When I pointed out all the bad things it has done, she promptly answered by saying that we atheists believe in Darwinism and what about all the bad things done in the name of social Darwinism? To that point, I could only reply that it was not atheists who misused "social Darwinism" but politicians and policymakers, most of whom were religious believers. However, the point stayed stuck in my mind about the social Darwinism experiments done in the USA, the erstwhile USSR and obviously Nazi Germany.
Does anyone have a better explanation as to why those social Darwinism experiments amounting to misuse of scientific knowledge are any different from misuse of "religious knowledge" (which may sound stupid) but it is important to know the difference - at least to me.
Zachary B.
Boston, MA
Post #: 193
If I was to paraphrase your position, it is that "social Darwinism" is another example of inflexible ideology, wherein the dictates of the system are not adjusted to suit changing conditions. Most religious belief is also ideological. Where science can influence ethics and politics helpfully (and not just by providing data), is by serving as a model for a non-ideological system. As the empirical situation changes, so does science.

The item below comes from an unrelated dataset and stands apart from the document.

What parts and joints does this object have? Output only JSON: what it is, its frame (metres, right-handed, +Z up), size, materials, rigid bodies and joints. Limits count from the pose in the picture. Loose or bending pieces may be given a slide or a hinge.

This distinction, between empirical and ideological systems, helps us circumvent the nasty rhetorical trick whereby our complaint that "religion breeds wars" is neutralized by the retort, "ah yes but Stalin and Mao represented atheistic regimes."

The cause of suffering in the cases above was not theism and atheism respectively; it was ideology across the board. I am an atheist, yes, but only by dint of being a free-thinking human being who recognizes ideology as a constraint on my empirical view of the world and on my responsibility to craft an ethical response to each new situation I find myself in, consistent with my conscience as the only reliable guide to moral action.

In short, atheists are not Darwinists -- they are no kind of "-ists" at all. The term "atheist" is helpful and accurate only because it is so minimal. What we have in common AS atheists is only a lack of belief on a single question of limited extent: we are not theists. Leaving the rest of our character, values, personhood, etc., to be conveyed through the rather more detailed means of actual human relationships, and the more difficult mode of extended communication. Pity, I know; wouldn't it be nice if we could carry a business card that would present all the pertinent information? An appealing idea, but one which in practice would reduce us all to labels.

Any experiment carried out in the name of "social Darwinism" is ideologically-motivated. Freethinkers don't act in the name of anything; they have their own names, eh? And accordingly they take personal responsibility for their actions.